Esquecem, estes supostos gremistas, que a letra de nosso hino, uma música que cantam todos os jogos, foi escrita por Lupicínio Rodrigues, um negro que fez muito mais pelo Grêmio do que qualquer um de nós jamais fará. Esquecem, estes supostos gremistas, que o feito mais celebrado por nossa torcida, a Batalha dos Aflitos, foi vencida com o gol do negro Anderson. Esquecem, estes supostos gremistas, que o título brasileiro de 96 veio pelos pés do negro Aílton. Esquecem, estes supostos gremistas, o homem mais poderoso do mundo é, hoje, um negro.

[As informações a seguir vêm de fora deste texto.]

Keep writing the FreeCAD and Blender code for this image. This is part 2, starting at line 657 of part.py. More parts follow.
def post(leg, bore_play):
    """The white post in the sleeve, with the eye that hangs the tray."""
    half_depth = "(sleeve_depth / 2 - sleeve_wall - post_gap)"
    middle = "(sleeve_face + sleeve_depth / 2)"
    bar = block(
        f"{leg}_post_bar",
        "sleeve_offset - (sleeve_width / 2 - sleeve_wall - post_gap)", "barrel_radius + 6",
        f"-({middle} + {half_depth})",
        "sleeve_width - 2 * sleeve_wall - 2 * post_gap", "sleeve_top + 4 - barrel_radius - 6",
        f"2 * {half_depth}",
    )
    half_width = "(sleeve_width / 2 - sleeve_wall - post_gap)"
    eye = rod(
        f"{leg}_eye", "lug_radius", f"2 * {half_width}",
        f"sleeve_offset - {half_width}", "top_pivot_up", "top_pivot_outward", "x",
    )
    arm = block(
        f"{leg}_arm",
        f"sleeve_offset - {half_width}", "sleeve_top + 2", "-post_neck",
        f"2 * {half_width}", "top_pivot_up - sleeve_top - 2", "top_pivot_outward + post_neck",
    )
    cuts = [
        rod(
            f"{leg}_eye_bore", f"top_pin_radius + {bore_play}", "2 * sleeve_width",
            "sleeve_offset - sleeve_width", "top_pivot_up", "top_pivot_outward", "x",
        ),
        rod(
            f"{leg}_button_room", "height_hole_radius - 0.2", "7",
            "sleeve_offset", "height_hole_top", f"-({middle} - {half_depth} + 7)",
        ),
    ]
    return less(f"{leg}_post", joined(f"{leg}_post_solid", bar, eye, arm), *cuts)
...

Racismo, violência, desrespeito. É impressionante como, ainda hoje, tantas pessoas com boa formação continuam dando vida a tais conceitos. Sim, boa formação. Conheço gente do meu círculo que ainda promovem brigas e discriminação, além de se vangloriarem disso. Tenho certeza de que vocês também conhecem pessoas do tipo. Gente burra, parada no tempo e que certamente não estão preparadas para viver em sociedade, junto a pessoas corretas.

Enfim. Poderia ficar aqui um bom tempo expressando minha indignação diante de todo e qualquer ato de violência, especialmente nos estádios, um espaço que deveria ser de alegria e da confraternização promovida pelo esporte. Sei que esse meu texto não vai adiantar. Quem briga, continuará brigando. Mas não custa tentar. Talvez seja um tolo ou um romântico por acreditar na quimera de que ainda é possível fazer um mundo melhor. Que o seja. Enquanto puder, continuarei sendo esse sonhador e fazendo o que posso.

Por isso, peço que todos exercitem o bom senso. Vamos dar um exemplo. Pelo menos dessa vez, peço comentários sem brigas e provocações. Sem discussão. Esse é meu apelo: como protesto a toda essa violência que nos cerca, responderemos com as mãos dadas. Nos comentários, somente mensagens de paz.

Só pra mostrar que é possível. Só pra mostrar que dá para ser correto e decente. Só pra mostrar que, antes de gremistas, somos todos seres humanos.